§ Your goal:
Only one span of the listing below is wanted: the lines from the one with "doc.recompute()" through the one with "bpy.data.objects.remove(obj)", reproduced exactly, both ends kept.

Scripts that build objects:
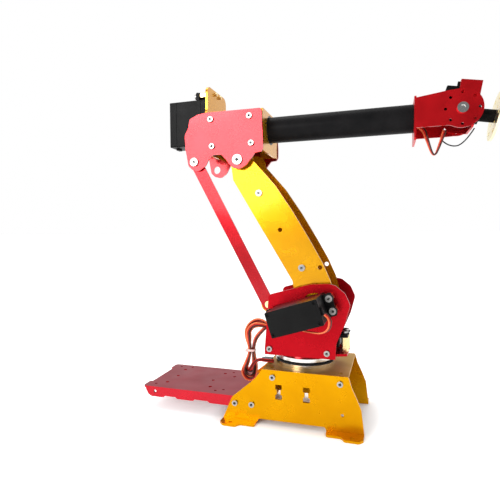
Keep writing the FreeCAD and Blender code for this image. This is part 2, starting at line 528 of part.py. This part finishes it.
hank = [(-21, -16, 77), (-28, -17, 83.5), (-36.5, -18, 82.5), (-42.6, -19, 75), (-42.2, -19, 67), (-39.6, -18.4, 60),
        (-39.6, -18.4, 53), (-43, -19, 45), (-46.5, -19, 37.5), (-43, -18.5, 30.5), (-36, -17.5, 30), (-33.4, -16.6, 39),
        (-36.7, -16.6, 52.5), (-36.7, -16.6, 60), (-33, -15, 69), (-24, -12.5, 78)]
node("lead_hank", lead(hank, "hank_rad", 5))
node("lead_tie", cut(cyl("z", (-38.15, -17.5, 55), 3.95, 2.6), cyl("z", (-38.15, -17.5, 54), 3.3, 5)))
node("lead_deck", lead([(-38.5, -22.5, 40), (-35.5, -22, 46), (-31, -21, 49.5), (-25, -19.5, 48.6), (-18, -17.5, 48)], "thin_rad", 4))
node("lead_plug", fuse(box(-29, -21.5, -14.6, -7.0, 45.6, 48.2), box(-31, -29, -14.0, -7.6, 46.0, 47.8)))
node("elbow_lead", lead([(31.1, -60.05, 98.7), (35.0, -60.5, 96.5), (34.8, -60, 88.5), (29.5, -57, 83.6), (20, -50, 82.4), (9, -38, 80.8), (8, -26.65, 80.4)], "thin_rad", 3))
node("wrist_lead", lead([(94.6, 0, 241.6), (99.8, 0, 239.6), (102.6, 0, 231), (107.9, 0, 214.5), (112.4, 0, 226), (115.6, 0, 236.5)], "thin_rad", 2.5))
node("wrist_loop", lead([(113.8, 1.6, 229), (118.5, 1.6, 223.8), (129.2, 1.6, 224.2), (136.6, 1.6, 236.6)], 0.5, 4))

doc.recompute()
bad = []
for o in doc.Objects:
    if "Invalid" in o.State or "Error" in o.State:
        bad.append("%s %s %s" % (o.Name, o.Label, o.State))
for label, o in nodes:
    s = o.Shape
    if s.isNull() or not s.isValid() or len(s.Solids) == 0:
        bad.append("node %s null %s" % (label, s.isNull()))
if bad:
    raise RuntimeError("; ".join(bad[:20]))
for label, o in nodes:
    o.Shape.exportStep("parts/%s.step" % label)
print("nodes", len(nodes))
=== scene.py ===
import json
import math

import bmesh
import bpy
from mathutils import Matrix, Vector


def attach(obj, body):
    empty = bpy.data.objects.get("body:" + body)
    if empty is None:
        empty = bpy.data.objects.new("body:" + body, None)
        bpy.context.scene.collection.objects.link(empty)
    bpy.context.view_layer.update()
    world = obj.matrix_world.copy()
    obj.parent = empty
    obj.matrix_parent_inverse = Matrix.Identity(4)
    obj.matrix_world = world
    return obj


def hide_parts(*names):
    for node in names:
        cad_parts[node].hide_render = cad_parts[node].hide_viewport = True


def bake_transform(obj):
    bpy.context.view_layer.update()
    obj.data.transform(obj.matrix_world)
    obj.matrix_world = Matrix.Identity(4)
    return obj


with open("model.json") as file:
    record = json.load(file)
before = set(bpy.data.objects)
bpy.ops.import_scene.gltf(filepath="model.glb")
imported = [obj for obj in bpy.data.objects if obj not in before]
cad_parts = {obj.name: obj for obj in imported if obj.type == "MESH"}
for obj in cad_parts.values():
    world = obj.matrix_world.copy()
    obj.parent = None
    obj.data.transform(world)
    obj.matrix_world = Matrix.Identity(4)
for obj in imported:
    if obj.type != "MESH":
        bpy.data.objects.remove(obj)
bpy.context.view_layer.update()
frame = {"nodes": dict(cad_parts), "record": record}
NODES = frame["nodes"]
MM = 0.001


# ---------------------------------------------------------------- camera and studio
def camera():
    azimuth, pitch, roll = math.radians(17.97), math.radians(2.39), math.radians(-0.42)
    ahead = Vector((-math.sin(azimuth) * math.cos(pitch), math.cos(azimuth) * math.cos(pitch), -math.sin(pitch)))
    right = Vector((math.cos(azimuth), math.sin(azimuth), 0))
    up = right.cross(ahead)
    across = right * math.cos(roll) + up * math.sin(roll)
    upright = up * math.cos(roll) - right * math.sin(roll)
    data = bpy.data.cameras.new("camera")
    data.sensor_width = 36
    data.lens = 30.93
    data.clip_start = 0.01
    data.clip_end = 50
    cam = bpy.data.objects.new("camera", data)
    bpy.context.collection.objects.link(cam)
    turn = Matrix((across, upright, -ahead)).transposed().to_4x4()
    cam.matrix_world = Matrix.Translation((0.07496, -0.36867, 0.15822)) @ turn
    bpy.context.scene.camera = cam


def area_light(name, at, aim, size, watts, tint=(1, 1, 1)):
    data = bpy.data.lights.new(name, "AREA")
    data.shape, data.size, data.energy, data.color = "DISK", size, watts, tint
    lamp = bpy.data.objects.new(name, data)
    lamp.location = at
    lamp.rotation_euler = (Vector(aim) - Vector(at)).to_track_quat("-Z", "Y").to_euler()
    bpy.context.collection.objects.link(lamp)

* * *

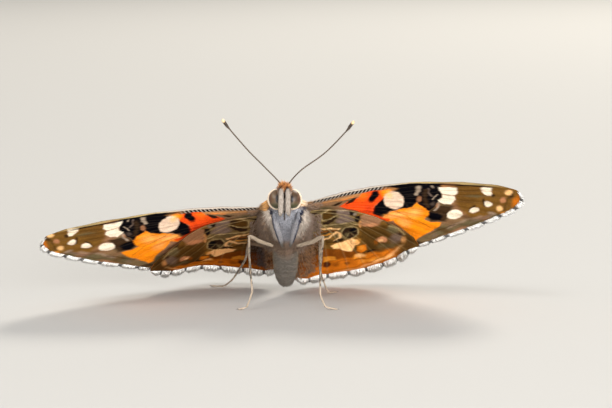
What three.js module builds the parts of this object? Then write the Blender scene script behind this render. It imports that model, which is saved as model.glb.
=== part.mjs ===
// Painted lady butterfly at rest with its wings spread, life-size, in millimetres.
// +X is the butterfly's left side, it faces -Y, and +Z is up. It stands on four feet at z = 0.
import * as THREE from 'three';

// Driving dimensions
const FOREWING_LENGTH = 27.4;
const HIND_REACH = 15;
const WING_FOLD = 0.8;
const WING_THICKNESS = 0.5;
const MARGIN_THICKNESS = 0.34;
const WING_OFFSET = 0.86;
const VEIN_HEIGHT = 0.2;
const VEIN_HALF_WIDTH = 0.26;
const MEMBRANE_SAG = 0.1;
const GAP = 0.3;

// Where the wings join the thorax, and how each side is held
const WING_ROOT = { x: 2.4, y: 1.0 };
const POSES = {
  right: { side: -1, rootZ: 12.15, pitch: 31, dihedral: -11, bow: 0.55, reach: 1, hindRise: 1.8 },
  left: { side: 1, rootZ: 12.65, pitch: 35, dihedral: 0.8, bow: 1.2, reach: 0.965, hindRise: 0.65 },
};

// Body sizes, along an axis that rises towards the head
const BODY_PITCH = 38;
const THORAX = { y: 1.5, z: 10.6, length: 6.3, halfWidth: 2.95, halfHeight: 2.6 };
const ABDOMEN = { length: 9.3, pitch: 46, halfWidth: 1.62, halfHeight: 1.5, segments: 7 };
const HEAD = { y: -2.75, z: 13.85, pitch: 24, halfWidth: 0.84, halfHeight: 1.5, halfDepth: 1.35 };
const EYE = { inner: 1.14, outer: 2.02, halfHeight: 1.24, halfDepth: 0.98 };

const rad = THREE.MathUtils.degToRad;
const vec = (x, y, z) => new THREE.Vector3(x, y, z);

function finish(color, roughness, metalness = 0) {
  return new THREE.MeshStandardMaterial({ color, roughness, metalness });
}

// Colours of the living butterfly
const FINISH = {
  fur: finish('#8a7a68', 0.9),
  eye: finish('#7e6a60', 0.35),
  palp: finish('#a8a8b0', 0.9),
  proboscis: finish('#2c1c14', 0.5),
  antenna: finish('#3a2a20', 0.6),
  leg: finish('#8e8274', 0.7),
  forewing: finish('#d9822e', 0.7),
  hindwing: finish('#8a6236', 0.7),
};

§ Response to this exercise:
doc.recompute()
bad = []
for o in doc.Objects:
    if "Invalid" in o.State or "Error" in o.State:
        bad.append("%s %s %s" % (o.Name, o.Label, o.State))
for label, o in nodes:
    s = o.Shape
    if s.isNull() or not s.isValid() or len(s.Solids) == 0:
        bad.append("node %s null %s" % (label, s.isNull()))
if bad:
    raise RuntimeError("; ".join(bad[:20]))
for label, o in nodes:
    o.Shape.exportStep("parts/%s.step" % label)
print("nodes", len(nodes))
=== scene.py ===
import json
import math

import bmesh
import bpy
from mathutils import Matrix, Vector


def attach(obj, body):
    empty = bpy.data.objects.get("body:" + body)
    if empty is None:
        empty = bpy.data.objects.new("body:" + body, None)
        bpy.context.scene.collection.objects.link(empty)
    bpy.context.view_layer.update()
    world = obj.matrix_world.copy()
    obj.parent = empty
    obj.matrix_parent_inverse = Matrix.Identity(4)
    obj.matrix_world = world
    return obj


def hide_parts(*names):
    for node in names:
        cad_parts[node].hide_render = cad_parts[node].hide_viewport = True


def bake_transform(obj):
    bpy.context.view_layer.update()
    obj.data.transform(obj.matrix_world)
    obj.matrix_world = Matrix.Identity(4)
    return obj


with open("model.json") as file:
    record = json.load(file)
before = set(bpy.data.objects)
bpy.ops.import_scene.gltf(filepath="model.glb")
imported = [obj for obj in bpy.data.objects if obj not in before]
cad_parts = {obj.name: obj for obj in imported if obj.type == "MESH"}
for obj in cad_parts.values():
    world = obj.matrix_world.copy()
    obj.parent = None
    obj.data.transform(world)
    obj.matrix_world = Matrix.Identity(4)
for obj in imported:
    if obj.type != "MESH":
        bpy.data.objects.remove(obj)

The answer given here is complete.